SUPPLIED MATERIAL:
** begin **

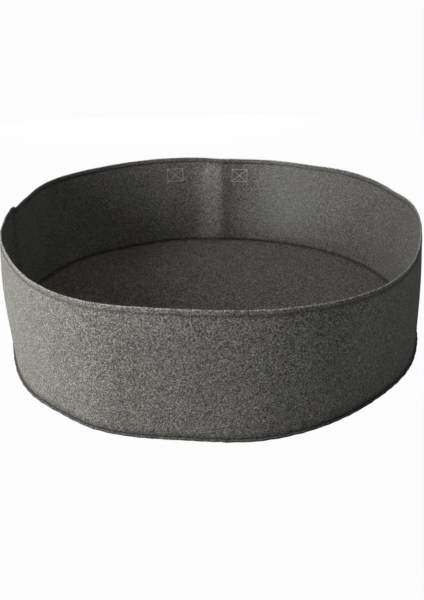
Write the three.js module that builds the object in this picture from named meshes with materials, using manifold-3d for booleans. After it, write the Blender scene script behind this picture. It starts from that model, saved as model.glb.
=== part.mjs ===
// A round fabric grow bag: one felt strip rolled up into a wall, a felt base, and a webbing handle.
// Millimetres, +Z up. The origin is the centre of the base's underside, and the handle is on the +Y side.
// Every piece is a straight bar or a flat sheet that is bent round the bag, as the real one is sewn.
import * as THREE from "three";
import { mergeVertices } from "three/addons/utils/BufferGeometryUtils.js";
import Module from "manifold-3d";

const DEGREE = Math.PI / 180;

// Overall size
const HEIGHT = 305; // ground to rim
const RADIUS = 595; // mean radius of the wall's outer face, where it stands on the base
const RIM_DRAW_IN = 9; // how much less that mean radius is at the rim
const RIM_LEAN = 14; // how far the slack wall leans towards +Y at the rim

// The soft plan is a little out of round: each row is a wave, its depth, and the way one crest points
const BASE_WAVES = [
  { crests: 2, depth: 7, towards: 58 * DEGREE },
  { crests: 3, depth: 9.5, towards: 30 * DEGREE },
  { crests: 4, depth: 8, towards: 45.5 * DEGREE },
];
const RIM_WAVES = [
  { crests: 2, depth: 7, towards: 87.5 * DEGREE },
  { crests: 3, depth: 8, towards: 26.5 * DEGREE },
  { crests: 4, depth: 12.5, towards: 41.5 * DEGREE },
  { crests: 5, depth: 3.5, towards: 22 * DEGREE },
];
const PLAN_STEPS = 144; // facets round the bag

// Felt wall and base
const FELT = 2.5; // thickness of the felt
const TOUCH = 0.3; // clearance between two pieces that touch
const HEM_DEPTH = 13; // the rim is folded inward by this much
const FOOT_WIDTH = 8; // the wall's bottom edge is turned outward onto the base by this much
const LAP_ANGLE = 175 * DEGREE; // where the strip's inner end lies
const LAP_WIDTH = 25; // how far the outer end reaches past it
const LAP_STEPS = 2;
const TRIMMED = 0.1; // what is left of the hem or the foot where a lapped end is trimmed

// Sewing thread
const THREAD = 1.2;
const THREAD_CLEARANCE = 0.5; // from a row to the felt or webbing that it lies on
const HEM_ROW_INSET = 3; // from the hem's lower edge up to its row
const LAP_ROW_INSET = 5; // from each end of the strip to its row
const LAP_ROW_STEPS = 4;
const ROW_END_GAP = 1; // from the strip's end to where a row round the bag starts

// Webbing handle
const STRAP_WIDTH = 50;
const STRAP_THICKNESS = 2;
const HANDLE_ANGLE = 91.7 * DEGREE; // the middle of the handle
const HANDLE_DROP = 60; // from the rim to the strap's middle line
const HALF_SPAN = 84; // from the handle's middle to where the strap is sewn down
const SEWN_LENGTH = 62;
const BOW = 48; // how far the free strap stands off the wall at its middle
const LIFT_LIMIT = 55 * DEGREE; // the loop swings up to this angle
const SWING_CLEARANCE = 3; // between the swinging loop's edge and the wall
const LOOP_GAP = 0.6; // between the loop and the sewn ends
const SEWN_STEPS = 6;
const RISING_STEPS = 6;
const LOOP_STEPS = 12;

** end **
** begin **

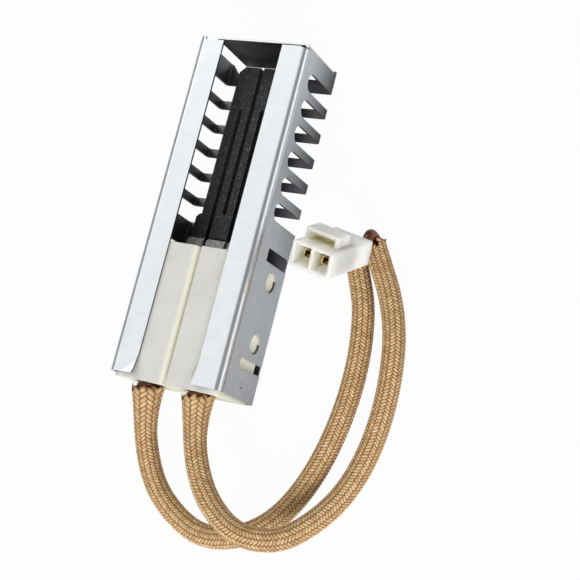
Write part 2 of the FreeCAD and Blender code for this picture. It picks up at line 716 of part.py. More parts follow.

** end **

SET TASK:
Within the listing above, give again exactly every line from the line with "Write the three.js" through the line with "const RIM_LEAN = 14;", both included, and no other line.

SOLUTION BELOW:
Write the three.js module that builds the object in this picture from named meshes with materials, using manifold-3d for booleans. After it, write the Blender scene script behind this picture. It starts from that model, saved as model.glb.
=== part.mjs ===
// A round fabric grow bag: one felt strip rolled up into a wall, a felt base, and a webbing handle.
// Millimetres, +Z up. The origin is the centre of the base's underside, and the handle is on the +Y side.
// Every piece is a straight bar or a flat sheet that is bent round the bag, as the real one is sewn.
import * as THREE from "three";
import { mergeVertices } from "three/addons/utils/BufferGeometryUtils.js";
import Module from "manifold-3d";

const DEGREE = Math.PI / 180;

// Overall size
const HEIGHT = 305; // ground to rim
const RADIUS = 595; // mean radius of the wall's outer face, where it stands on the base
const RIM_DRAW_IN = 9; // how much less that mean radius is at the rim
const RIM_LEAN = 14; // how far the slack wall leans towards +Y at the rim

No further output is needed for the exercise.